Contract Works means the provision of the Products and Services referred to in the Quote.
Deposit means the amount specified as such in the Quote.
Environmental Benefit means small-scale technology certificates (STC), Energy Savings Certificates (ESC), Victorian Energy Efficiency Certificates (VEEC) or other credit or certificate which is generally capable of being created in respect of the Contract Works within one calendar year of the completion of those Contract Works and which can be traded or otherwise dealt with as a commodity.
Environmental Benefit Value means the amount deducted from the gross price set out in the Quote for the value of the Environmental Benefit (however described in the Quote).

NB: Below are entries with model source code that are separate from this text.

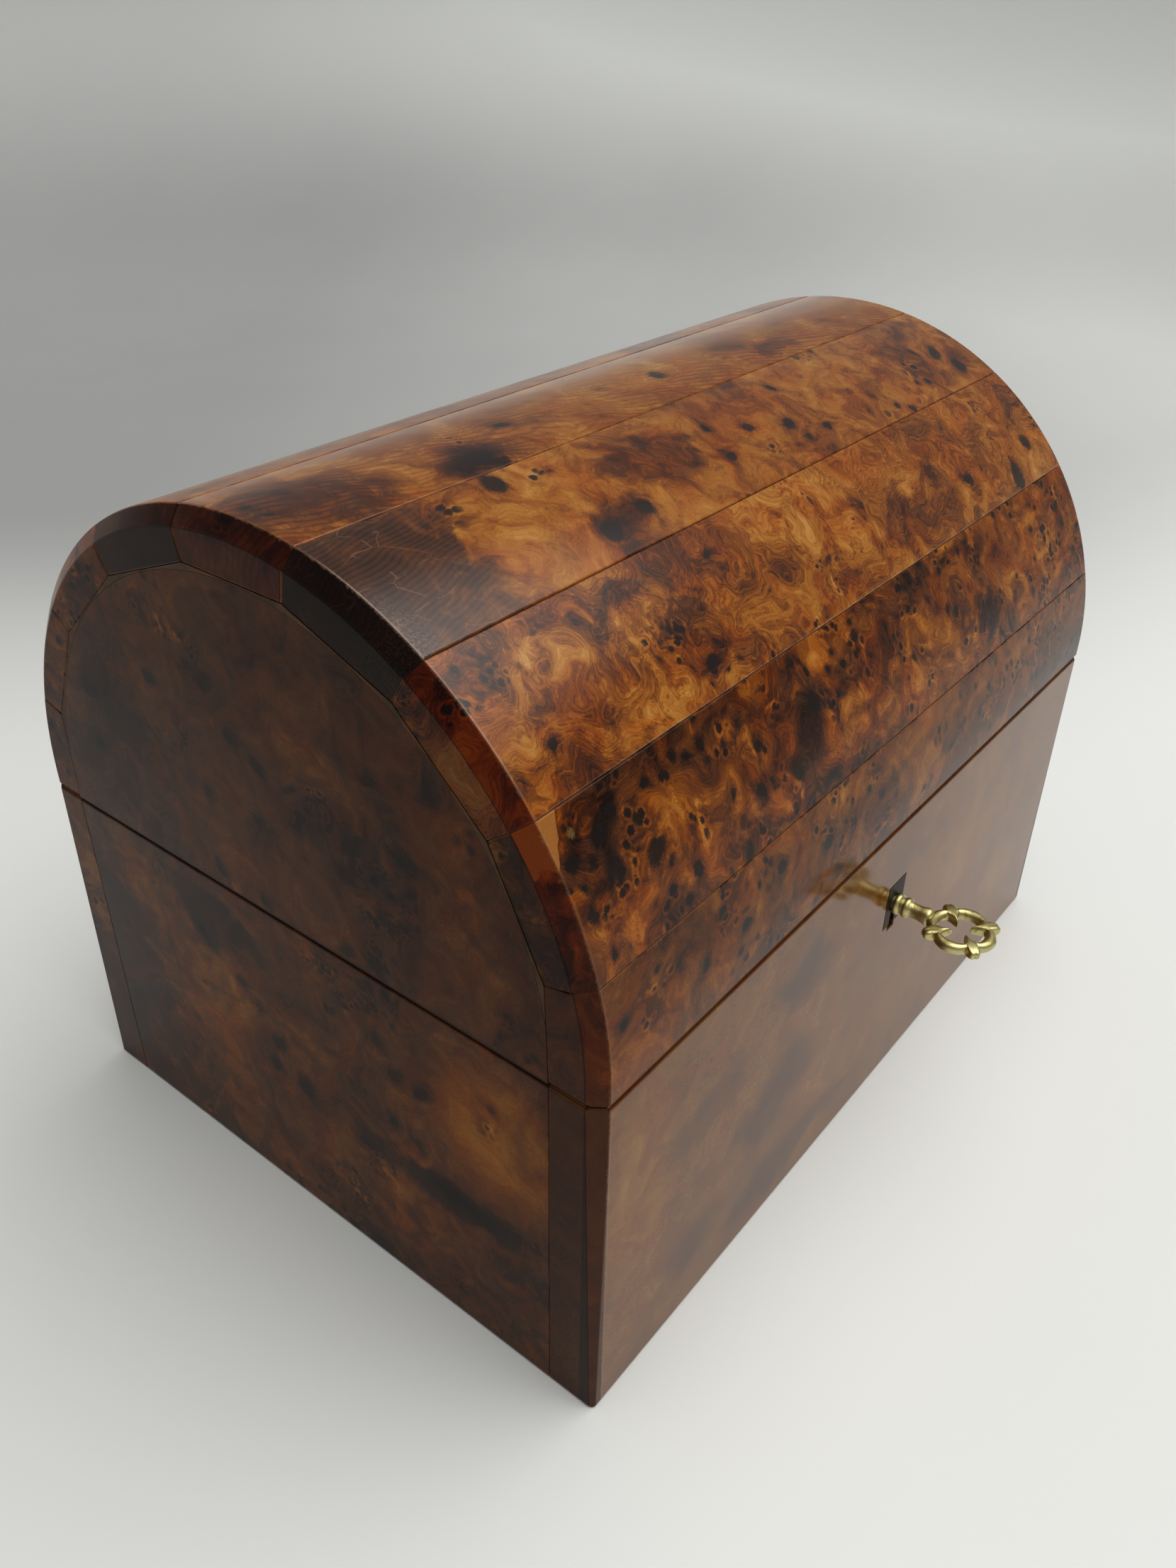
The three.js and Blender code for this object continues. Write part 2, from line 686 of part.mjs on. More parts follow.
// A stave is bounded by two joint planes and its flat inner face, and shaped outside by the arch
function stave(index) {
  const from = joints[index] + glueShare;
  const to = joints[index + 1] - glueShare;
  const section = [
    polar(staveInner, from),
    polar(blankOuter, from),
    polar(blankOuter, to),
    polar(staveInner, to),
  ];
  return envelope.intersect(prismX(section, -halfLength, halfLength));
}

// The lowest piece on each side: upright inside, and the arch's foot outside
function rail(side) {
  const edge = side * (railAngle + glueShare);
  const section = [
    [side * wallFace, rimBelow],
    [side * blankOuter, rimBelow],
    polar(blankOuter, edge),
    polar(staveInner, edge),
  ];
  const ordered = side > 0 ? section : section.reverse();
  return envelope.intersect(prismX(ordered, -halfLength, halfLength));
}

function frontRail() {
  const bed = centredBlock(
    lockOffset,
    strikePlateWidth + 2 * metalFit,
    strikeFront - metalFit,
    -wallFace + past,
    lidRimZ - past,
    strikeTop + metalFit,
  );
  const holes = strikeScrewPoints.map((at) => screwHole(at, upwards));
  const cutters = [bed, ...holes].map((cutter) => cutter.translate([0, 0, -archZ]));
  return cut(rail(-1), cutters);
}

function backRail() {
  const cutters = hingePlaces.flatMap((x) => hingeMortise(x, 1));
  return cut(rail(1), cutters.map((cutter) => cutter.translate([0, 0, -archZ])));
}

const panelRadius = archRadius - staveThickness - panelClearance;

// The end panel is a smooth arch, so it leaves small corners where two staves meet
function lidPanel(side) {
  const [x0, x1] = inOrder(side * endFace, side * halfLength);
  const arch = prismX(archOutline(panelRadius, rimBelow), x0, x1);
  const hollow = prismX(hollowOutline(glueLine), x0, x1);
  return arch.intersect(hollow);
}

// Wood filler round the panel: a hairline over each stave, a slim tan wedge in each corner
function lidFiller(side) {
  const [x0, x1] = inOrder(side * (halfLength - fillerDepth), side * halfLength);
  const hollow = prismX(hollowOutline(glueLine), x0, x1);
  const panel = prismX(archOutline(panelRadius + glueLine, rimBelow - past), x0 - past, x1 + past);
  const end = railAngle + fillerPast;
  const reach = 2 * archRadius;
  const sides = [[0, 0], polar(reach, -end), [-reach, reach], [reach, reach], polar(reach, end)];
  const sector = prismX(sides, x0, x1);
  return cut(hollow, panel).intersect(sector);
}

// Key, drawn standing on its axis: Z runs out of the lock, X lies across the bow
const barrelFoot = -(width / 2 + plateFront) + runClear;
const bitFoot = barrelFoot + bitInset;

// Four lobes with a spur between them outside and a cusp between them inside: a ring of round bar
// whose inner and outer radius follow the angle round the bow
function bow() {
  const ringRadius = 2;
  const barRadius = 1;
  const spurHalf = THREE.MathUtils.degToRad(bowSpurAngle);
  const ring = new THREE.TorusGeometry(ringRadius, barRadius, bowSides, bowSteps);
  const points = ring.attributes.position;
  for (let i = 0; i < points.count; i += 1) {
    const [x, y, z] = [points.getX(i), points.getY(i), points.getZ(i)];
    const angle = Math.atan2(y, x);
    const lobe = Math.abs(Math.cos(2 * angle));
    const offDiagonal = Math.abs((Math.abs(angle) % (Math.PI / 2)) - Math.PI / 4);
    const spur = Math.max(0, 1 - offDiagonal / spurHalf) * (bowSpur - bowValley);
    const outer = bowValley + (bowLobe - bowValley) * lobe ** bowOuterFullness + spur;
    const inner = bowCusp + (bowInner - bowCusp) * lobe ** bowInnerFullness;
    const across = (Math.hypot(x, y) - ringRadius + barRadius) / (2 * barRadius);
    const radius = inner + (outer - inner) * across;
    const height = (z / barRadius) * (bowThickness / 2);
    points.setXYZ(i, radius * Math.cos(angle), radius * Math.sin(angle), height);
  }
  return solidOf(ring.rotateX(Math.PI / 2).translate(0, 0, bowCentre));
}

function key() {
  const neckEnd = keyTurning[keyTurning.length - 1][1];
  const profile = [[0, barrelFoot], [shankRadius, barrelFoot], ...keyTurning, [0, neckEnd]];
  const stem = solidOf(turned(profile, roundSides).rotateX(Math.PI / 2));
  const [bitLow, bitHigh] = [-bitThickness / 2, bitThickness / 2];
  const bit = block(-bitLength, -shankRadius / 2, bitLow, bitHigh, bitFoot, bitFoot + bitWidth);
  const drilled = drillPinRadius + runClear;
  const bore = solidOf(
    new THREE.CylinderGeometry(drilled, drilled, barrelDepth + past, boreSides)
      .rotateX(Math.PI / 2)
      .translate(0, 0, barrelFoot + (barrelDepth - past) / 2),
  );
  return cut(join(stem, bit, bow()), bore);
}

// The object: base, lid and key, each piece under its own name
const box = new THREE.Group();
const lid = new THREE.Group();
lid.position.z = archZ;
const keyGroup = new THREE.Group();
keyGroup.position.set(lockOffset, -width / 2, keyHeight);
keyGroup.rotation.x = Math.PI / 2;
box.add(lid, keyGroup);

function place(group, name, solid, material) {
  const mesh = new THREE.Mesh(geometryOf(solid), material);
  mesh.name = name;
  group.add(mesh);
}

place(box, 'front_board', frontBoard(), burlFront);
place(box, 'back_board', backBoard(), burlFront);
place(box, 'left_end_board', endBoard(-1), burlEnd);
place(box, 'right_end_board', endBoard(1), burlEnd);
place(box, 'bottom_board', bottomBoard(), plainWood);

place(lid, 'lid_front_rail', frontRail(), burlFront);
for (let i = 0; i < staveCount; i += 1) {
  place(lid, `lid_stave_${i + 1}`, stave(i), staveBurl[i]);
}
place(lid, 'lid_back_rail', backRail(), burlFront);
place(lid, 'lid_left_end', lidPanel(-1), burlEnd);
place(lid, 'lid_right_end', lidPanel(1), burlEnd);
place(lid, 'lid_left_filler', lidFiller(-1), fillerTan);
place(lid, 'lid_right_filler', lidFiller(1), fillerTan);

const toLid = (solid) => solid.translate([0, 0, -archZ]);
const asDrawn = (solid) => solid;

function placeScrews(group, name, points, way, reach, toGroup) {
  points.forEach((at, i) => place(group, `${name}_${i + 1}`, toGroup(screw(at, way, 0, reach)), brass));
}

['left', 'right'].forEach((name, i) => {
  const x = hingePlaces[i];
  const [down, up] = [-1, 1];
  place(box, `hinge_${name}_base_leaf`, hingeLeaf(x, down), brass);
  place(lid, `hinge_${name}_lid_leaf`, toLid(hingeLeaf(x, up)), brass);
  place(box, `hinge_${name}_pin`, hingePin(x), steel);
  const below = leafScrewPoints(x, down);
  const above = leafScrewPoints(x, up);
  placeScrews(box, `hinge_${name}_base_screw`, below, leafScrewWay(down), screwLength, asDrawn);
  placeScrews(lid, `hinge_${name}_lid_screw`, above, leafScrewWay(up), screwLength, toLid);
});

place(box, 'escutcheon', escutcheon(), ebony);
place(box, 'lock_plate', lockPlate(), brass);
place(box, 'lock_case', lockCase(), steel);
place(box, 'drill_pin', drillPin(), steel);
place(box, 'bolt_stud', boltStud(), steel);
placeScrews(box, 'lock_screw', lockScrewPoints, intoFront, lockScrewLength, asDrawn);
place(box, 'lock_bolt', bolt(), steel);
place(box, 'bolt_spring', boltSpring(), steel);
place(lid, 'strike_plate', toLid(strikePlate()), brass);
['left', 'right'].forEach((name, i) => {
  place(lid, `strike_staple_${name}`, toLid(strikeStaple(staplePlaces[i])), brass);
});
placeScrews(lid, 'strike_screw', strikeScrewPoints, upwards, screwLength, toLid);
place(keyGroup, 'key', key(), brass);

export default box;
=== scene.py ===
# %% [markdown]
# # A small treasure box of burl wood
# The box is a plain rectangular base of four boards with a lid built like a barrel: staves glued
# side by side over arched end panels. It is cut from a burl, a growth full of small dark eyes and
# swirling grain, and polished to a high gloss. A brass key stands in the front.
# The CAD frame already has every piece in its right place and size. This lesson keeps it as it is
# and gives it the looks: rounder arrises, a finer arch, a finer key and all the finishes.

# %% Load the frame
import json
import math

import bmesh
import bpy
from mathutils import Euler, Matrix, Vector


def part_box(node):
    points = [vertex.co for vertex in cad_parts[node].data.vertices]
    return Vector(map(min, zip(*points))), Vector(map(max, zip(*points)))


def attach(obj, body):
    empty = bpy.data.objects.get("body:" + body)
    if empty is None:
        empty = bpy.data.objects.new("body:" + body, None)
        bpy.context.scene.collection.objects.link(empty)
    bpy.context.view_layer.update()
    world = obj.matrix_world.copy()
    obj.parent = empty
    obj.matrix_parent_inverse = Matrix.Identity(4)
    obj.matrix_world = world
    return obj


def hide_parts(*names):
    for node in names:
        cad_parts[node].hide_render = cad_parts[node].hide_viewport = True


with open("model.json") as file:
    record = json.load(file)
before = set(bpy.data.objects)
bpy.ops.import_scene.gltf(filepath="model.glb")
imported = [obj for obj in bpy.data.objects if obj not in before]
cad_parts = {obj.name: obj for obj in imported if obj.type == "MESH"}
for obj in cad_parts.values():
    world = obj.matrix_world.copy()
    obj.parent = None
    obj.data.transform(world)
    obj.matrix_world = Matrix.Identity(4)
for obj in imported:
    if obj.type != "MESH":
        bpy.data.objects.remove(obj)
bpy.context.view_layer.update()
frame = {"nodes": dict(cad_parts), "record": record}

# %% [markdown]
# ## Sizes taken from the frame
# The scene is in metres, but a box maker thinks in millimetres, so MM turns one into the other.
# The outside of the box, the seam and the middle of the arch are read from the CAD nodes. If the
# part is made a little longer or higher one day, the looks follow. The chamfer and the angle of a
# stave can't be read from the corners of a node, so they are written here once more, and with them
# the gap of the seam.

# %% Read the driving sizes
MM = 0.001


def box_mm(node):
    """Lowest and highest corner of a CAD node in millimetres"""
    low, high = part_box(node)
    return Vector(low) / MM, Vector(high) / MM


base_low, base_high = box_mm("front_board")
HALF_LENGTH = base_high.x
FRONT = base_low.y
RIM = base_high.z
SEAM_GAP = 0.3
ARCH_RADIUS = -FRONT
ARCH_Z = box_mm("lid_stave_4")[1].z - ARCH_RADIUS
CHAMFER_ALONG = 2.5
CHAMFER_DOWN = 3.2
STAVE_ANGLE = 21.3
STAVE_COUNT = 7
RAIL_ANGLE = STAVE_ANGLE * STAVE_COUNT / 2
print("half length", round(HALF_LENGTH, 2), "front", FRONT, "rim", RIM, "arch centre", ARCH_Z)

# %% [markdown]
# ## Camera
# The photograph was taken by hand from the front left and from above, with the lens of a phone
# held close. Its place and its turn were worked out from the corners of the box, so they are
# plain values here. A close, wide lens is what makes the near corner look so large.

# %% Set up the camera
CAMERA_PLACE = (-206.52, -153.36, 226.65)
CAMERA_TURN = (56.824, -0.799, -51.573)
CAMERA_LENS = 28.93

camera_data = bpy.data.cameras.new("photo_camera")
camera_data.lens = CAMERA_LENS
camera_data.clip_start = 10 * MM
camera = bpy.data.objects.new("photo_camera", camera_data)
camera.location = Vector(CAMERA_PLACE) * MM
camera.rotation_euler = Euler([math.radians(turn) for turn in CAMERA_TURN])
bpy.context.scene.collection.objects.link(camera)
bpy.context.scene.camera = camera
print("camera at", CAMERA_PLACE, "mm with a lens of", CAMERA_LENS, "mm")

# %% [markdown]
# ## Shader sums written as Python
# A material is a tree of nodes. Written out one by one it is hard to read, so the small class Wire
# wraps a node's output and lets Python's own operators add the Math nodes: 1 - mask works.
# Every other node comes from Finish.node, which takes its type, its settings and its sockets. The
# light of a room is such a tree too, so a Finish can be a world as well as a material.

# %% A wire


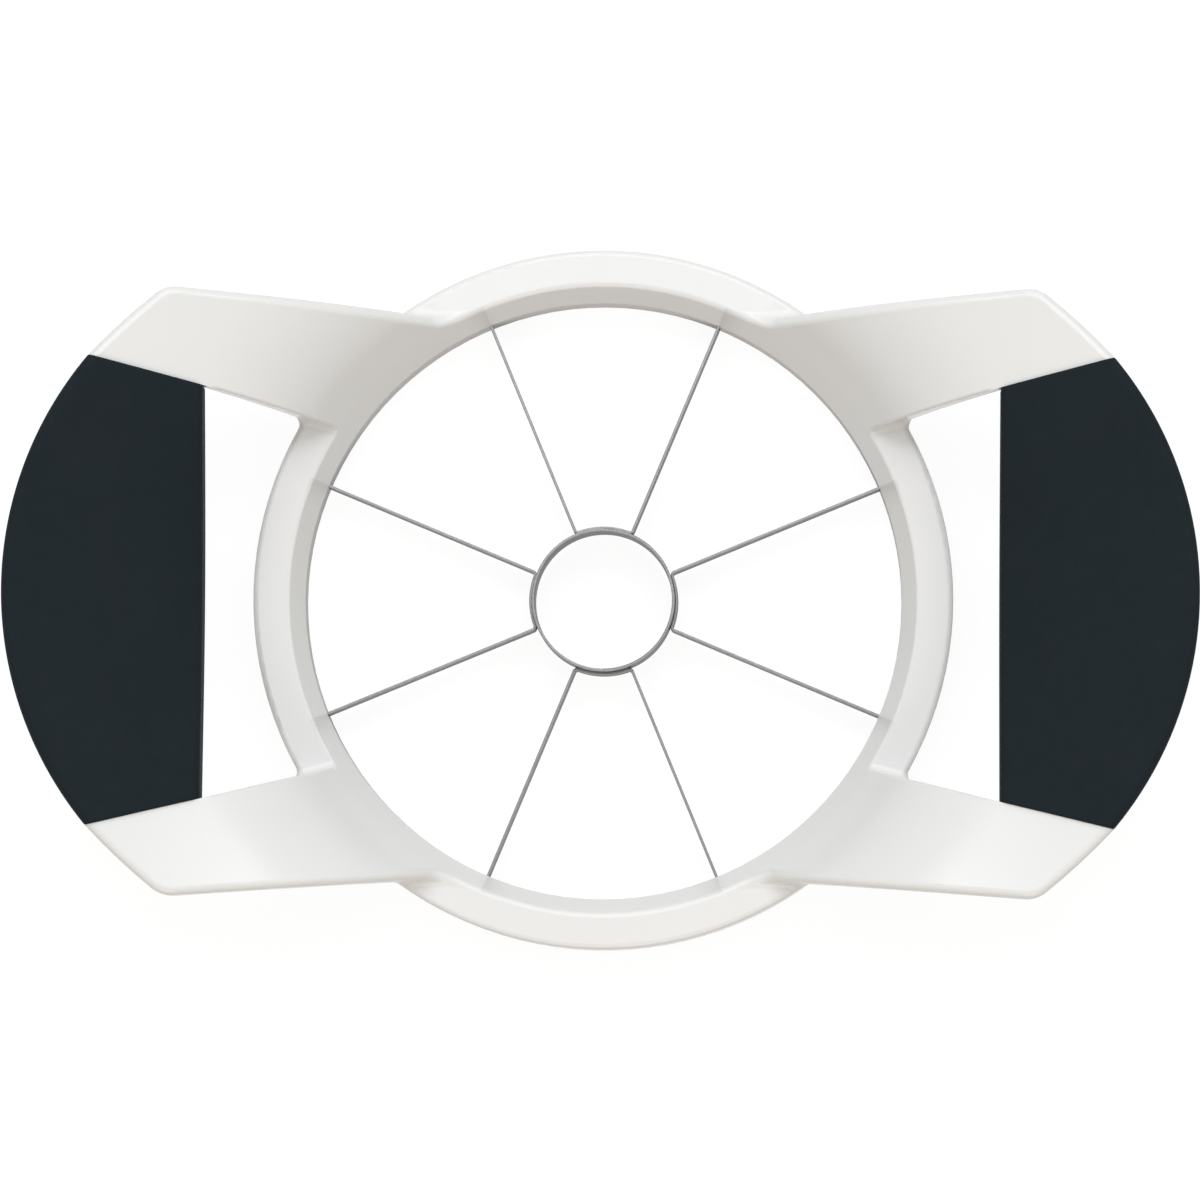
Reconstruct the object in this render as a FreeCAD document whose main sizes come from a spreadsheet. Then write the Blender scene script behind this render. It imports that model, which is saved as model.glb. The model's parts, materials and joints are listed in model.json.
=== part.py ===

GST has the meaning given in the A New Tax System (Products and Services Tax) Act 1999 (Cth).
Guarantee Period has the meaning given to it in clause 12.1
Premises mean the premises at the address specified in the Quote.
Privacy Act means the Privacy Act 1988 (Cth).
Products means the Products to be supplied by us to you pursuant to the Quote as part of the Contract Works.
Quote means the document by which we have offered to carry out the Contract Works for you for the Total Price.
Services means the services that we offer to provide under the Quote , and includes where the Accepted Quote indicates that the quote is for a “turnkey” service or is calculated with reference to a price with reference to installation such as “inc. install”, we will:
(a) carry out all installation and commissioning works and services necessary to complete the works and leave them in a properly functioning and operational state; and
(b) leave the premises at which the works are performed clean of any rubbish or debris associated with those works
Terms and Conditions means these terms and conditions.
Target Date means the date specified as such in the Quote, subject to any variation of that date in accordance with clause 8.6.
Total Price means the amount specified as such in the Quote.